Very similar to the Atkins diet, the keto diet treats carbs as the enemy to be avoided at nearly all costs, and that the answer lies in filling up on rich fatty meats, dairy products like cream and cheeses, and eggs.
When it comes to the keto diet and women’s health, it’s definitely something to consider. And here’s why: It may help women with PCOS (polycystic ovarian syndrome) lose weight, improve hormonal imbalance, and enhance fertility. In addition, it may help women suffering from obesity or diabetes to lose weight, and it may do the same for women who haven’t managed to lose weight using other diets.
So, if the keto diet is so magical, why isn’t it the first port of call for women suffering from overweight, obesity, or PCOS?
First up, people with any of the following conditions or disorders should stay far away from it: women who are pregnant or breastfeeding; people who have liver or kidney failure, type 1 diabetes, pancreatitis, anorexia, or difficulty maintaining a healthy weight; and those suffering from alcoholism or drug addiction.
Not only is it highly restrictive, you also have to follow its rules vigilantly, and there is absolutely zero room for cheating or binging. You might think, “Surely it can’t be that bad?” But eating just one banana can push you over your carb limit for the day. That doesn’t even take into consideration potatoes, grains, cereals, or rice, which are all strictly forbidden.

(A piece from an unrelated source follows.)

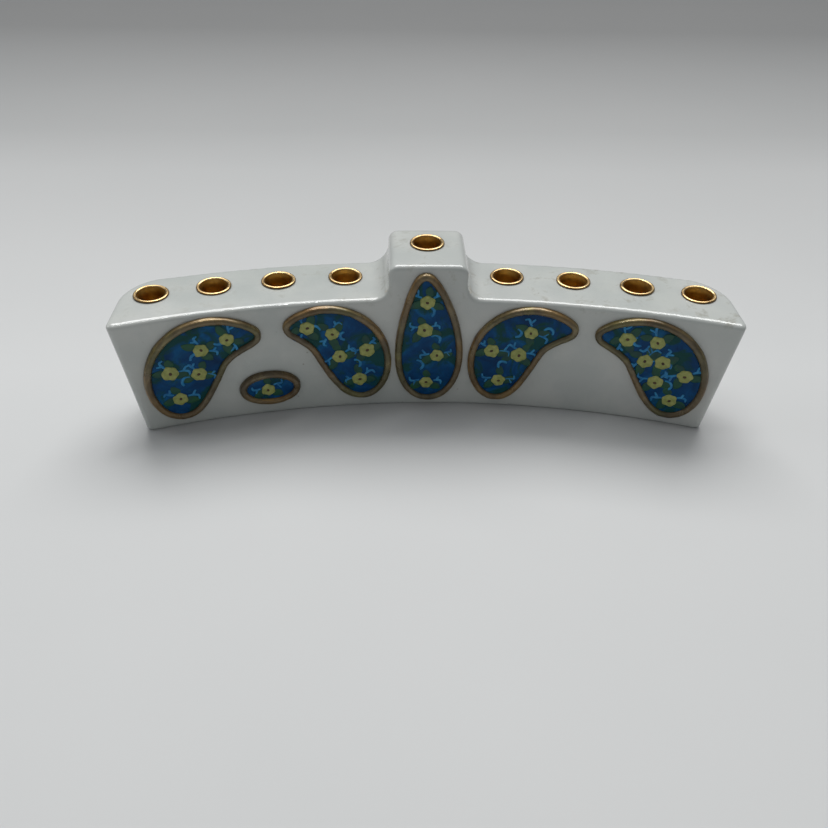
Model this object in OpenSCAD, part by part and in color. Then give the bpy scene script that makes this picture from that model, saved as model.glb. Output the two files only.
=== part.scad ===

This diet’s restrictive nature can make it both unhealthy and difficult to stick to. It can be unhealthy because if you are filling up on fatty meats and fish, you are likely to end up with both vitamin and mineral deficiencies. Removing an entire food group from your diet can do that to you.
Many people who follow the keto diet experience huge success in their weight-loss journey at the beginning, but as time goes on, the limited food choices become tiresome, and they often lose their way. (Imagine eating too much broccoli instead of a Big Mac, fries, and a shake!) This results in all of the weight piling back on. That’s a whole lot of calorie counting, starvation, and misery with nothing to show for it. Ouch!
Although it may not take a scientist to understand that piling your plate with unlimited sausages, bacon, cheese, and eggs and snacking on coffee topped up with tons of cream is a bad idea, the truth is much worse. Dr. Shivam Joshi, a nephrologist at the University of Pennsylvania explains that as with other low-carb diets (and the keto diet is supremely low-carb), doing the keto diet is linked to an increased risk of death. The Lancet published a recent study to this effect, explaining that low-carb diets, especially those depending solely on animal-based foods, were associated with a higher mortality. Scary stuff indeed. Dr Joshi also says that the keto diet negatively affects levels of both good and bad cholesterol, which puts one at risk of dying from heart disease.
Not only that, it can lead to long-term health complications such as constipation, nutritional deficiencies, loss of salts, leg cramps, hormone disruption, and heart ailments.
As with all other diets, if one simply has to try the keto diet, consult with either your doctor or a registered dietician to see if this really is the best option on your weight loss journey.